An urban walk needs big-city grit. Problem: Downtown Fort Lauderdale doesn't have grit per se. It's too purty, and so much of it near the river is wrought with a Disney-esque sensibility. But just as Disney creates longing for small-town America -- minus the litter, the claustrophobia, the nosy neighbors, and the violence embedded in the winding sheet of the American family -- here you don't need the real thing to extract the finer parts. You need the symbols of it. The imagination will fill in the outlines. And sometimes it's better to experience these things as poetic apprehension. It tugs at memory and desire, making the moment more personal. Blurring the raw truth is better sometimes.
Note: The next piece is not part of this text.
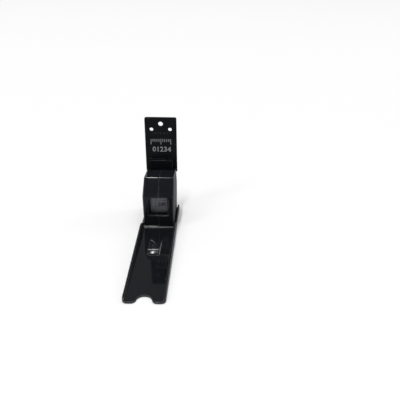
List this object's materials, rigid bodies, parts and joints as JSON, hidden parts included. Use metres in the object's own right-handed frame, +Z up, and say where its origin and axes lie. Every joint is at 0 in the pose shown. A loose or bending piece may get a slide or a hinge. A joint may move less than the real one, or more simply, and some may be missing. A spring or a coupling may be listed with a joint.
{
  "type": "wall stadiometer",
  "caption": "Wall-mounted height measure: a flanged head arm carries a cased spring reel whose steel tape pulls up to a screwed wall plate.",
  "frame": {"origin": "centre of the bounding box's bottom: the middle of the head arm's flat underside, which is the measuring face", "axes": "+Z up the wall, +Y towards the wall that the plate is screwed to, -Y along the arm towards its tip, +X to the right as seen from the front"},
  "size_m": [0.042, 0.2, 0.123],
  "materials": {
    "black_abs": "glossy moulded black ABS",
    "clear_lens": "clear polystyrene window",
    "zinc_steel": "zinc-plated steel",
    "spring_steel": "blued spring strip",
    "grey_plastic": "satin grey acetal",
    "tape_enamel": "off-white enamelled steel tape with black scale"
  },
  "bodies": {
    "head": {"head_arm": "black_abs", "case_left": "black_abs", "case_right": "black_abs", "window_lens": "clear_lens", "spindle": "zinc_steel", "washer_right": "zinc_steel", "washer_left": "zinc_steel", "case_screw_1": "zinc_steel", "case_screw_2": "zinc_steel", "case_screw_3": "zinc_steel", "case_screw_4": "zinc_steel", "base_screw_1": "zinc_steel", "base_screw_2": "zinc_steel", "base_screw_3": "zinc_steel", "base_screw_4": "zinc_steel"},
    "tape_reel": {"reel": "grey_plastic", "reel_cover": "grey_plastic", "tape_coil": "tape_enamel", "mainspring": "spring_steel"},
    "wall_bracket": {"wall_plate": "black_abs", "tape_end_clip": "zinc_steel", "tape_blade": "tape_enamel", "clip_screw_1": "zinc_steel", "clip_screw_2": "zinc_steel"}
  },
  "joints": [
    {"name": "plate_slide", "type": "slide", "parent": "head", "child": "wall_bracket", "axis": [0, 0, 1], "range_m": [0, 2], "stiffness_N_per_m": 1.5, "springref_m": -2.7, "deforming": ["tape_blade"]},
    {"name": "reel_spin", "type": "hinge", "parent": "head", "child": "tape_reel", "pos_m": [0, 0.0731, 0.029], "axis": [1, 0, 0], "range_deg": [0, 5900]}
  ],
  "couplings": [
    {"joint": "reel_spin", "follows": "plate_slide", "rad_per_m": 51.02}
  ]
}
Especially if you're taking a walk to relax. Riverwalk stretches along the New River on the north side for three quarters of a mile, from SW Seventh Avenue near the Broward Center on the west to the Stranahan House at SE Fifth Avenue on the east. There is the Auto Nation skyscraper for that we-are-but-human-ants feeling. Automobiles rumble over two drawbridges that cross the river. If you time it right, a Florida East Coast Railroad train might thunder past. Construction cranes growl and clang. You can feel the gnawing mouth of the military-industrial complex. By contrast, that fresh-scrubbed family clad in khaki taking an afternoon walk along the river sure looks good. Don't they look happy? The breeze off the New River feels sweet. Maybe grab a coffee on Himmarshee and sit on a bench for a while. Watch the kids race by on bikes. Read the paper. It's shady and surprisingly cool. The rhythm of the river aligns with the blood flow. Heck, why not just take a little spin on the Water Taxi? You won't be missed. Duck into the Fort Lauderdale Museum of Art. You must climb the stairs to transcendence, but it can start here, dude, down in the city with a river running through it and a place to walk and think beside it.